### Information provided
-=-=-

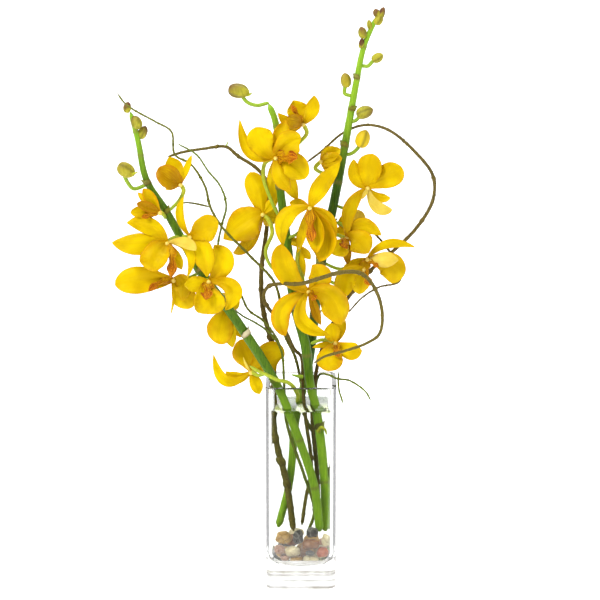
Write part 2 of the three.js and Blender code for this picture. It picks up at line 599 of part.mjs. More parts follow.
// A square block with rounded corners, its sides given by a list of levels.
function squareBlock(levels) {
  const rows = levels.length - 1;
  const count = 4 * CORNER_POINTS;
  const unit = new THREE.CylinderGeometry(1, 1, 1, count, rows);
  unit.rotateX(Math.PI / 2);
  return toSolid(reshape(unit, (point) => {
    const { z, half, corner } = levels[Math.round((point.z + 0.5) * rows)];
    const angle = Math.atan2(point.y, point.x);
    const index = (Math.round(angle / (2 * Math.PI) * count) + count) % count;
    const [x, y] = outlinePoint(index, half, corner);
    const onAxis = Math.hypot(point.x, point.y) < 0.5;
    point.set(onAxis ? 0 : x, onAxis ? 0 : y, z);
  }));
}

function vaseCavity(top) {
  const half = cavityHalf;
  const round = CAVITY_BOTTOM_ROUND;
  const levels = FLOOR_ARC_DEGREES.map((degrees) => {
    const angle = THREE.MathUtils.degToRad(degrees);
    const inset = round * (1 - Math.sin(angle));
    const rise = round * (1 - Math.cos(angle));
    const squared = FLOOR_SQUARENESS * (inset / round);
    const corner = CAVITY_CORNER + (half - CAVITY_CORNER) * squared;
    return { z: VASE_BASE + rise, half: half - inset, corner };
  });
  levels[0].z = VASE_BASE;
  return squareBlock([...levels, { z: top, half, corner: CAVITY_CORNER }]);
}

function glassVase() {
  const half = VASE_WIDTH / 2;
  const outside = squareBlock([
    { z: 0, half: half - FOOT_BEVEL, corner: VASE_CORNER },
    { z: FOOT_BEVEL, half, corner: VASE_CORNER },
    { z: VASE_HEIGHT - RIM_BEVEL, half, corner: VASE_CORNER },
    { z: VASE_HEIGHT, half: half - RIM_BEVEL, corner: VASE_CORNER },
  ]);
  return outside.subtract(vaseCavity(VASE_HEIGHT + 1));
}

function clearFill(grownNeighbours) {
  const half = cavityHalf - GAP;
  const bottom = VASE_BASE + PEBBLE_DEPTH * cavityRise;
  const block = squareBlock([
    { z: bottom, half, corner: CAVITY_CORNER },
    { z: VASE_HEIGHT - FILL_BELOW_RIM, half, corner: CAVITY_CORNER },
  ]);
  return clearOf(block, grownNeighbours);
}

// ---- Stems, twigs and buds ----------------------------------------------------------------

function stemSolid({ route, radii, buds }, grow = 0) {
  const stalk = rod(route, radii, STEM_SIDES, STEM_STEPS, grow);
  return join([stalk, ...buds.map(({ at, size }) => ovoid(at, size, 0, grow))]);
}

function twigSolid({ branches }, grow = 0) {
  return join(branches.map(({ route, radii, steps }) =>
    rod(route, radii, TWIG_SIDES, steps, grow)));
}

function budSolid({ at, size, tilt, stalk }, grow = 0) {
  const radii = [BUD_STALK_RADIUS, BUD_STALK_RADIUS];
  const foot = rod(stalk, radii, PEDICEL_SIDES, BUD_STALK_STEPS, grow);
  return join([ovoid(at, size, tilt, grow), foot]);
}

// ---- Blooms -------------------------------------------------------------------------------

// How wide a petal is at a share of its length, as a share of its greatest width.
function petalProfile(share, blunt) {
  const { lean, fullness } = blunt ? PETAL_SHAPE.blunt : PETAL_SHAPE.plain;
  const belly = Math.sin(Math.PI * share ** lean);
  return PETAL_NECK + (1 - PETAL_NECK) * Math.max(belly, 0) ** fullness;
}

// A thin closed blade, wrapped from a box: its length, its width and its thickness.
function petalSolid(heart, { tip, via, wide, cup, blunt }, grow) {
  const start = new THREE.Vector3(...settle(heart));
  const end = start.clone().add(new THREE.Vector3(...tip));
  const middle = start.clone().add(new THREE.Vector3(...via));
  const handle = middle.clone().multiplyScalar(2).addScaledVector(start, -0.5);
  handle.addScaledVector(end, -0.5);
  const rib = new THREE.QuadraticBezierCurve3(start, handle, end);
  const half = wide / 2 + grow;
  const thickness = PETAL_THICKNESS + 2 * grow;
  const reach = 1 + grow / rib.getLength();
  const side = new THREE.Vector3();
  const up = new THREE.Vector3();
  const steps = wide < NARROW_PETAL ? PETAL_STEPS.narrow : PETAL_STEPS.wide;
  const blade = new THREE.BoxGeometry(1, 1, 1, ...steps);
  return toSolid(reshape(blade, (point) => {
    const share = (point.x + 0.5) * reach;
    const tangent = rib.getTangent(Math.min(share, 1));
    side.crossVectors(FRONT, tangent).normalize();
    up.crossVectors(tangent, side).normalize();
    const spread = 2 * half * petalProfile(Math.min(share, 1), blunt);
    const hollow = 2 * point.y * point.y * cup * spread;
    const place = rib.getPoint(Math.min(share, 1));
    place.addScaledVector(tangent, Math.max(share - 1, 0) * rib.getLength());
    place.addScaledVector(side, point.y * spread);
    place.addScaledVector(up, point.z * thickness + hollow);
    point.copy(place);
  }));
}

function columnSolid(heart, grow) {
  const shape = new THREE.OctahedronGeometry(1, 1);
  shape.scale(COLUMN_RADIUS + grow, COLUMN_LENGTH / 2 + grow, COLUMN_RADIUS + grow);
  shape.translate(...settle(heart));
  return toSolid(shape);
}

function bloomSolid({ heart, pedicel, petals }, grow = 0) {
  const stalk = rod([...pedicel, heart], [PEDICEL_RADIUS, PEDICEL_RADIUS], PEDICEL_SIDES,
    pedicel.length + 1, grow);
  const blades = petals.map((petal) => petalSolid(heart, petal, grow));
  return join([columnSolid(heart, grow), stalk, ...blades]);
}

function pebbleSolid({ at, size }, index) {
  const shape = new THREE.IcosahedronGeometry(1, 1);
  shape.rotateZ(index * PEBBLE_TURN);
  shape.rotateX(index * PEBBLE_ROLL);
  const share = Math.min(cavityReach, cavityRise);
  shape.scale(size[0] * share, size[1] * share, size[2] * share);
  shape.translate(...settle(at));
  return toSolid(shape);
}

// ---- Assembly -----------------------------------------------------------------------------

const arrangement = new THREE.Group();
const grownSolids = {};

function addPart(name, solid, material, grown) {
  const mesh = new THREE.Mesh(toGeometry(solid), material);
  mesh.name = name;
  arrangement.add(mesh);
  grownSolids[name] = grown;
}

addPart('glass_vase', glassVase(), glassFinish, null);

for (const [name, stem] of Object.entries(STEMS)) {
  addPart(name, stemSolid(stem), stemFinish, stemSolid(stem, GAP));
}

const standing = Object.keys(STEMS);
const grownOf = (names) => names.map((name) => grownSolids[name]);

for (const [name, twig] of Object.entries(TWIGS)) {
  const solid = clearOf(twigSolid(twig), grownOf(standing));
  addPart(name, solid, twig.material, twigSolid(twig, GAP));
  standing.push(name);
}

addPart('clear_fill', clearFill(grownOf(standing)), fillFinish, null);

PEBBLES.forEach((pebble, index) => {
  const name = `pebble_${String(index + 1).padStart(2, '0')}`;
  const solid = clearOf(pebbleSolid(pebble, index), grownOf(standing));
  addPart(name, solid, finish(pebble.color, 0.5), null);
});

const placed = [...standing];

for (const [name, bud] of Object.entries(BUDS)) {
  addPart(name, clearOf(budSolid(bud), grownOf(placed)), budFinish, budSolid(bud, GAP));
  placed.push(name);
}

for (const [name, bloom] of Object.entries(BLOOMS)) {
  const solid = clearOf(bloomSolid(bloom), grownOf(placed));
  addPart(name, solid, petalFinish, bloomSolid(bloom, GAP));
  placed.push(name);
}

export default arrangement;
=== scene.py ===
# %% [markdown]
# # Orchid arrangement in a square glass vase
# Three sprays of yellow orchids and a few curly twigs stand in a tall square glass vase.
# A clear fill holds them over a bed of pebbles, like water that never moves.
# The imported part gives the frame: its pieces say where everything is and how large it is.
# Each step below dresses one kind of piece: glass, pebbles, stems, twigs, buds and blooms.

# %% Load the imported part
import json
import math

import bmesh
import bpy
import numpy as np
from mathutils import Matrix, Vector, noise


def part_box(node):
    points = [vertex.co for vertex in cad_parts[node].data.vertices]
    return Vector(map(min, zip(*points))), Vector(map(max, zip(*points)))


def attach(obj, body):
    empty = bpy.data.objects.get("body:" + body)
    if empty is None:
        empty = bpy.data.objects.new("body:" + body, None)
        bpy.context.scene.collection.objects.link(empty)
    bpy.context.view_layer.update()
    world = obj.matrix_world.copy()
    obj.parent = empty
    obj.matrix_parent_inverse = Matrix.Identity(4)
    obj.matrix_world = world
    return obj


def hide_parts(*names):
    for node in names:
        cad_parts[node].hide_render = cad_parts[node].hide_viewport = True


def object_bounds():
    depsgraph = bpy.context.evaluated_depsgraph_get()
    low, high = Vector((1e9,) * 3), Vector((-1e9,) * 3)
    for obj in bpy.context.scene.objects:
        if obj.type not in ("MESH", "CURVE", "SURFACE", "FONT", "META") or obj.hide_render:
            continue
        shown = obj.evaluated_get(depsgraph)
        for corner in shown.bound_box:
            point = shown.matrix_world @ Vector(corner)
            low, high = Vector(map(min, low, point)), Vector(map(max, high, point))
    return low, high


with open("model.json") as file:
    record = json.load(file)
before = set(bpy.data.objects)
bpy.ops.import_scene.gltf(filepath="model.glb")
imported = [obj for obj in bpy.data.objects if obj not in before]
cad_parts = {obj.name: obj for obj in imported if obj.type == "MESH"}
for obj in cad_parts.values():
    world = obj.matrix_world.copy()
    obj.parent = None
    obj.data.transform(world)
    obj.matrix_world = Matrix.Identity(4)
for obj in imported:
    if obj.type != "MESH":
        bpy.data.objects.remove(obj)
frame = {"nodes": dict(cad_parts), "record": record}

part_low, part_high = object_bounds()
print("the part measures", [round(1000 * side) for side in part_high - part_low], "mm")

# %% [markdown]
# ## The routes
# Every size here is in millimetres, in the part's own frame: +Z up, -Y towards the viewer,
# and the origin in the middle of the vase's foot. A stem has its radii at even steps along
# its route, and small buds at its tip. A twig has branches. A bud has its place, its half
# sizes, its lean in degrees and the route of its stalk. A bloom has a heart, the route of
# its stalk, and then its petals: kind, tip, middle, width, cup, and 1 for a blunt end.

# %% Routes of stems, twigs, buds and blooms
STEMS = {
    "stem_left": {
        "radii": (4.6, 4.6, 4.2, 2.2),
        "route": (
            (20, -10, 58), (14, -13, 109), (-2, -15, 161), (-25, -17, 219), (-66, -28, 290),
            (-106, -35, 349), (-138, -40, 409), (-158, -43, 443), (-166, -45, 484),
            (-173, -46, 513),
        ),
        "buds": (
            ((-176, -47, 518), (4.8, 4.2, 6)),
            ((-167, -49, 503), (6.5, 5.5, 7.5)),
            ((-161, -43, 492), (5.5, 5, 7.5)),
        ),
    },
    "stem_middle": {
        "radii": (5, 4.8, 4.4, 2.8),
        "route": (
            (26, 4, 55), (25, 3, 109), (16, 0, 191), (10, -2, 215), (5, -4, 258), (-7, -6, 306),
            (-15, -8, 374), (-22, -8, 433), (-26, -7, 496), (-33, -6, 516),
        ),
    },
    "stem_right": {
        "radii": (4, 4.6, 4.2, 2.2),
        "route": (
            (-24, 14, 57), (-12, 15, 108), (-5, 16, 180), (6, 18, 222), (21, 24, 339),
            (35, 28, 408), (47, 31, 472), (58, 34, 534), (66, 36, 572), (79, 38, 602),
        ),
        "buds": (
            ((79, 37, 606), (4.6, 4.2, 5)),
            ((84, 37, 605.5), (4, 4, 7.5)),
            ((81, 36, 599), (5.4, 5, 6)),
            ((71.5, 36, 594), (3.2, 3.4, 5.5)),
            ((64, 34, 586), (5.2, 5, 6.6)),
            ((63, 34, 575), (3.4, 3.6, 5.6)),
        ),
    },
}

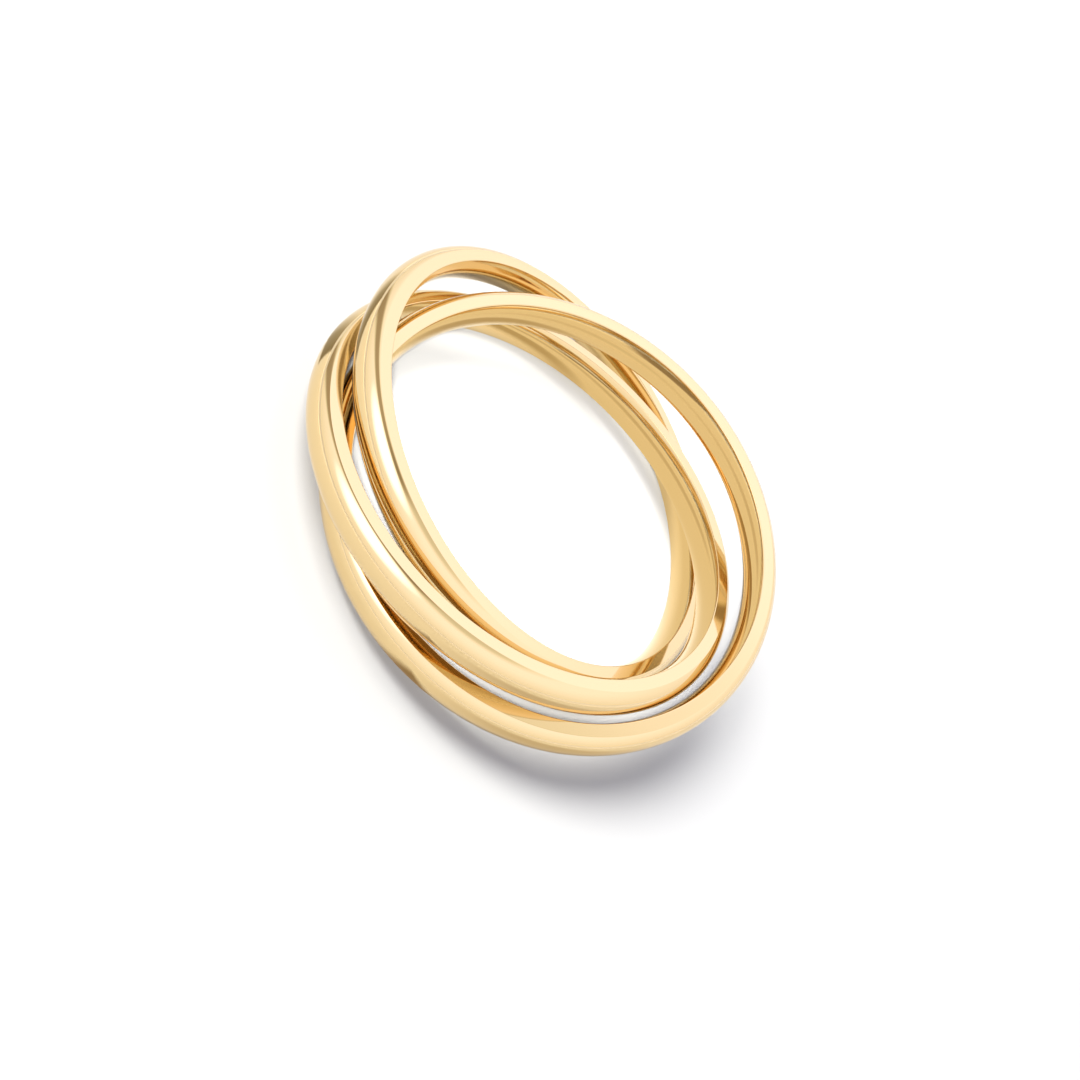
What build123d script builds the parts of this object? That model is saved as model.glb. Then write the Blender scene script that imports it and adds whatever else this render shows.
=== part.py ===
from build123d import *

import os
from collections import namedtuple
from math import asin, cos, radians, sin, sqrt

# Three equal bands of polished gold, linked through each other so that they roll along a finger.
# They lie on a table, splayed like a loose knot, and each band touches it at one point.
# Lengths are in millimetres and angles in degrees. +Z is up. The origin is on the table,
# under the middle of the group's box.

# The finger's hole and the section of a band
finger_hole = 17.3  # inside diameter, at the crest of the inner curve
comfort_rise = 0.15  # swell of the inside towards the finger
side_height = 0.48  # height of a flat side face, between its two edges
dome_rise = 0.48  # swell of the outside beyond the side faces
band_width = 1.5  # from one flat side to the other
edge_round = 0.04  # softening of the four edges
clearance = 0.15  # smallest air between two bands

# Radii of the section, from the finger outwards
crest_in = finger_hole / 2
edge_in = crest_in + comfort_rise
edge_out = edge_in + side_height
crest_out = edge_out + dome_rise
half_width = band_width / 2

# The arc of the dome, and the middle of the small round where it meets a side face
dome_radius = (dome_rise**2 + half_width**2) / (2 * dome_rise)
dome_centre = crest_out - dome_radius
round_up = half_width - edge_round
round_out = dome_centre + sqrt((dome_radius - edge_round) ** 2 - round_up**2)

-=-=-

### Problem to solve
Emit only the lines from the one containing "What build123d script" through the one containing "from math import", copied exactly.

### Answer to this exercise
What build123d script builds the parts of this object? That model is saved as model.glb. Then write the Blender scene script that imports it and adds whatever else this render shows.
=== part.py ===
from build123d import *

import os
from collections import namedtuple
from math import asin, cos, radians, sin, sqrt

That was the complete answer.